Edith remains on the board as Secretary and is volunteering two or three days a week, helping out with grant applications and offering guidance as needed to the team including new Director Chloe Tanner.
“I’m still very passionate about the museum and its potential,” she says.
Reflecting on three decades
Edith has enjoyed many highlights during the past 30 years.
“One has been seeing the Medieval Festival grow. When it started, it was just a very small event. That’s been exciting for me to see it grow and develop and enjoying the national recognition that it has today,” she says.
She has also seen the museum grow and employ paid staff.
“We now have a team working to provide quality experiences for our visitors and schools,” she explains.
“I’m pretty proud of where we’ve come from over that time and the fact that we do have a solid team and thanks to the support of every level of government, we’re now in a strong position and the museum has potential to grow.”
The past two years have, however, been the most challenging of her time with the museum.
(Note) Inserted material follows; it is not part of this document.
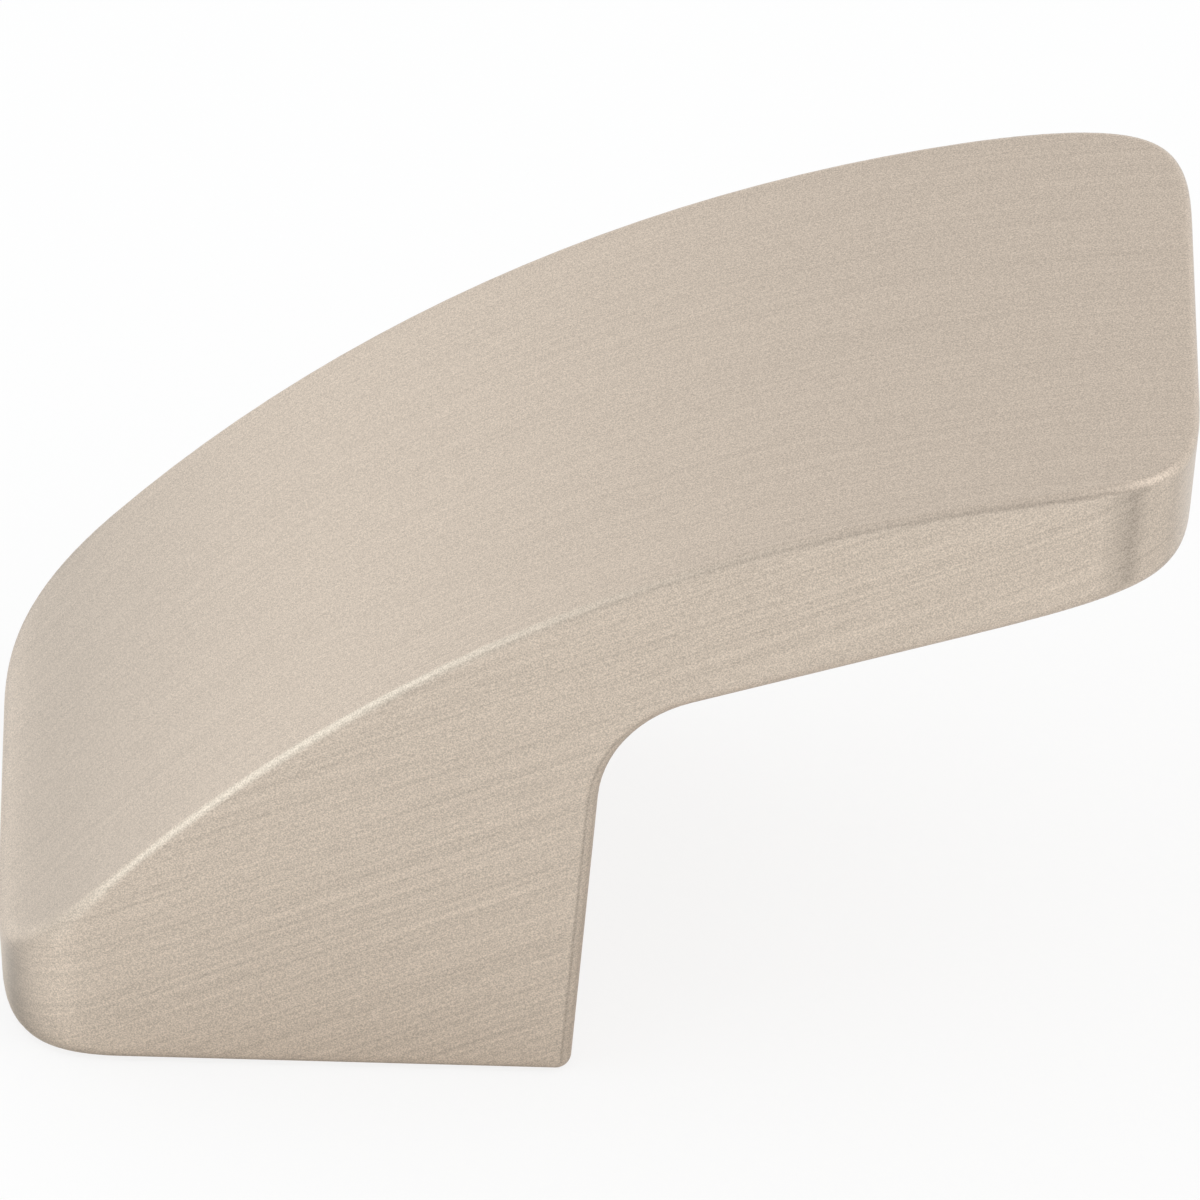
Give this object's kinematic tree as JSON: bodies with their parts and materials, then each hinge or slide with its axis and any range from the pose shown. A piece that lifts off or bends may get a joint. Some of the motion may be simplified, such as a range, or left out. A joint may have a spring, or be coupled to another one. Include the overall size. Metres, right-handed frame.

“They have been the most stressful. At the beginning of 2021, we were questioning our survival,” she recalls.
Thanks to government funding, the museum can now plan for the future with confidence and has an exciting expansion in the pipeline.
“The museum presents the memories of our history. History is really important to give us a sense of place and inspiration. We can demonstrate the choices that people have made which have been negative and had an impact on people. From history we learn,” Edith says.